The excise taxes on diesel, kerosene, bunker fuel and LPG will also increase from P0 to P6 per liter, also on a staggered basis from 2017 to 2019.
After the tax adjustments are made to reflect the cumulative inflation from 1997 up to the present, the fuel excise tax will be indexed annually to inflation by 4 percent starting 2020.
“Under the House tax plan, there will be no indexation for the year if the average Dubai crude oil price in the month preceding the scheduled indexation exceeds 100 US dollars per barrel,” Chua said.
As part of the House-revised tax reform package, automobile excise taxes will also be adjusted from 2 percent to 4 percent for cars with a net manufacturing or importation price of up to P600,000.

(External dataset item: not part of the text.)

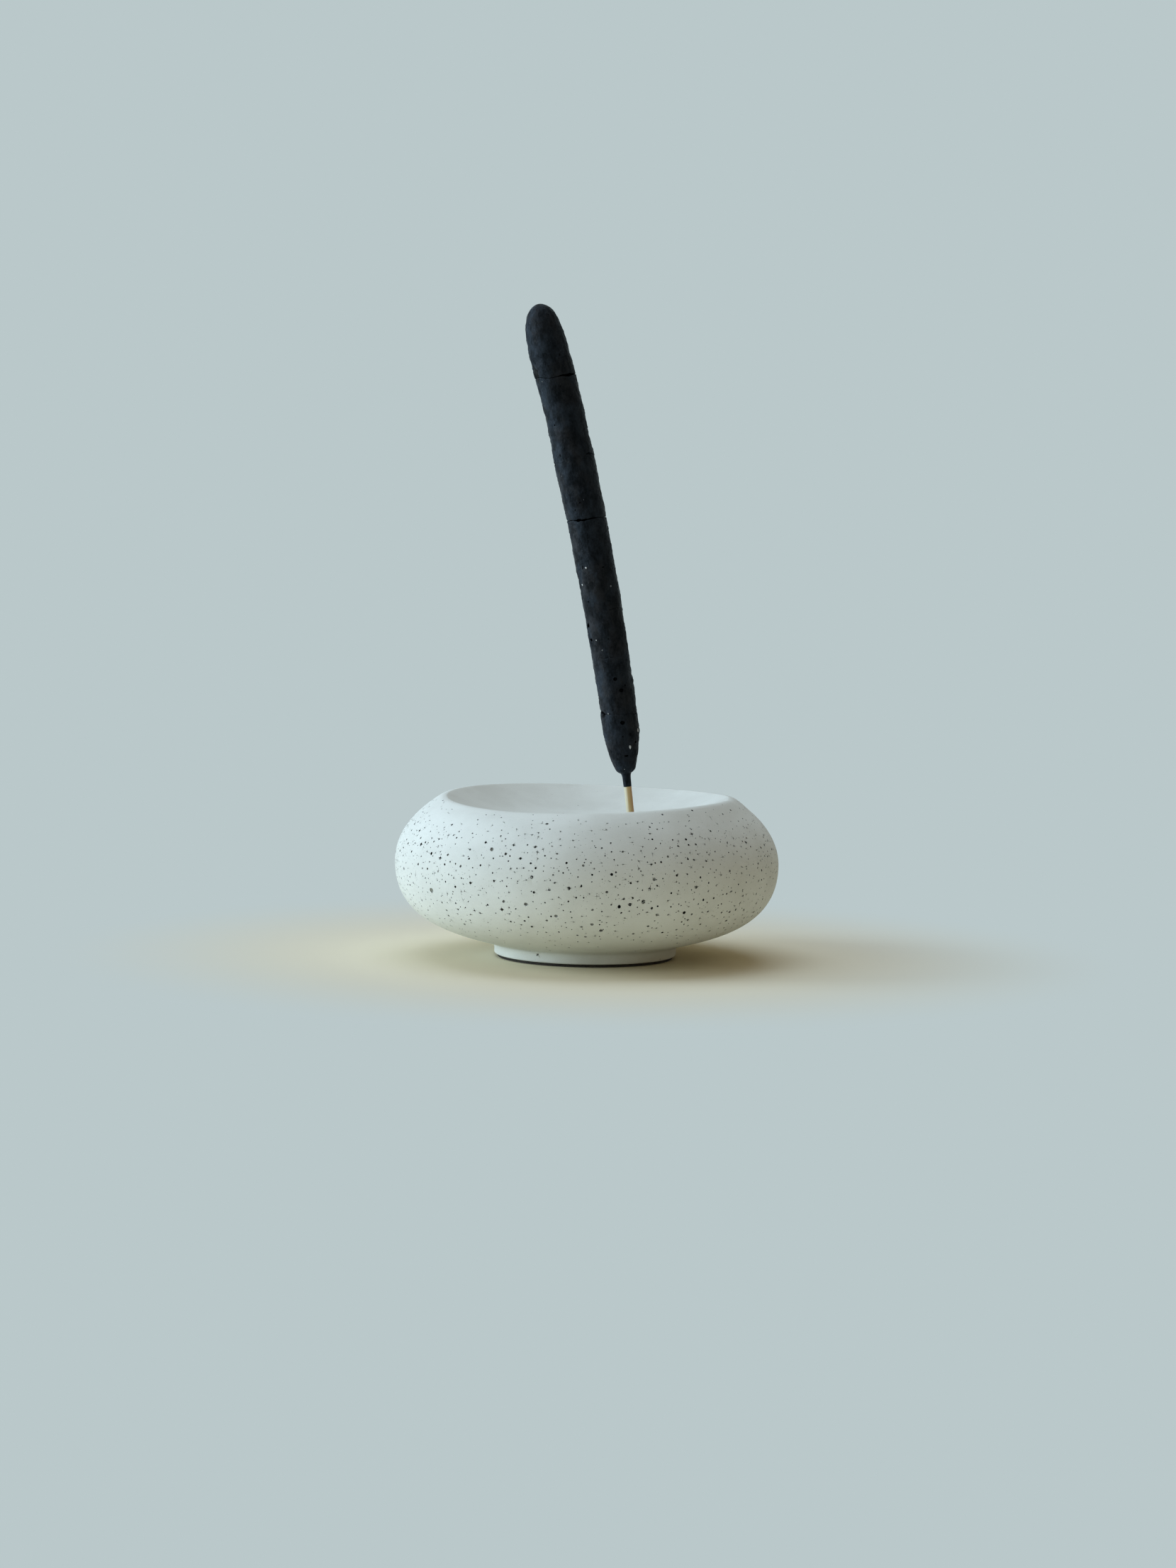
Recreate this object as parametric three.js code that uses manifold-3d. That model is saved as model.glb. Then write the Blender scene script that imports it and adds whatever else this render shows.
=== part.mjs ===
// Incense holder: a cast bowl like a squashed pebble, with a shallow dish in its top and a
// thin pad under its foot, and a thick hand-rolled incense stick that stands in a slanted
// socket in the dish. Millimetres, +Z up, origin at the middle of the pad's underside.

import * as THREE from 'three';
import { mergeVertices } from 'three/addons/utils/BufferGeometryUtils.js';
import Module from 'manifold-3d';

// Bowl, its heights measured from the underside of its foot
const bowlDiameter = 105;
const bellyHeight = 25.2;
const footDiameter = 49.8;
const footHeight = 2.8;
const footEdgeRadius = 0.6;
const footFilletRadius = 1.1;

// Underside curve, from the foot out to the belly
const undersideSlope = 15;
const undersideHandle = 12.4;
const bellyHandle = 16.3;

// Shoulder, a stretch of an ellipse from the belly up to the lip
const shoulderHalfWidth = 35.5;
const shoulderHalfHeight = 23.2;

// Lip: where it starts to leave the shoulder, counted in from the belly, and how round it is
// on the outside and on the inside of its crest
const lipInset = 11.7;
const lipOuterRadius = 4;
const lipInnerRadius = 0.8;

// The lip isn't level: it tilts to one side and waves like a saddle, over its top few millimetres
const lipTiltHeight = 0.37;
const lipTiltHeading = 41;
const lipSaddleHeight = 0.63;
const lipSaddleHeading = 150;
const lipWaveReach = 3.6;

// Dish: how steeply it leaves the lip, and how far its run out onto the level floor reaches
const dishDepth = 5.8;
const dishWallSlope = 26;
const dishRunOut = 11.4;

// Pad under the foot
const padThickness = 0.8;
const padInset = 0.9;

// Socket in the dish floor: its mouth's distance from the bowl's middle, and its slant
const socketOffset = 11.9;
const socketSlant = 6.7;
const socketDepth = 15;
const socketClearance = 0.35;

// Bamboo core of the stick
const coreDiameter = 2.1;
const coreEndGap = 0.3;
const coreEndChamfer = 0.35;
const coreTipCover = 9;
const bowRadius = 890;

// Incense coat, which has cracked right round into four lengths, measured along the stick.
// The lowest is a collar, a round shoulder, a taper and a side; the highest a side and a dome.
const bareLength = 12.5;
const collarLength = 0.6;
const shoulderLength = 1.4;
const taperLength = 9.5;
const buttSideLength = 5;
const middleLength = 53;
const upperLength = 39.4;
const tipSideLength = 11;
const domeLength = 9.3;
const crackWidth = 0.4;
const coatClearance = 0.3;

// Radii of the coat: its collar's wall, the top of the shoulder, the butt, the fullest place,
// which is three quarters of the way up the third length, and the start of the dome. The
// taper swells a little past a straight line.
const collarWall = 0.3;
const shoulderRadius = 3.1;
const buttRadius = 4.85;
const fullRadius = 5.38;
const fullShare = 0.75;
const tipRadius = 5.12;
const taperSwell = 0.8;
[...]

Vehicles priced at P600,000 and above will be taxed higher per unit. Cars worth more than P2.1 million will be taxed at P1,224,000, plus 200 percent in excess of P2.1 million.
Exempted from the excise tax would still include buses, trucks, cargo vans, jeepneys, vehicles with single cab chassis and special purpose vehicles, as the DoF originally proposed, Chua said.
Recent history showed the economy was able to weather the financial shocks from the Reformed Value-Added Tax in 2005 and the global oil price shock of 2011, which both significantly raised fuel prices, he added.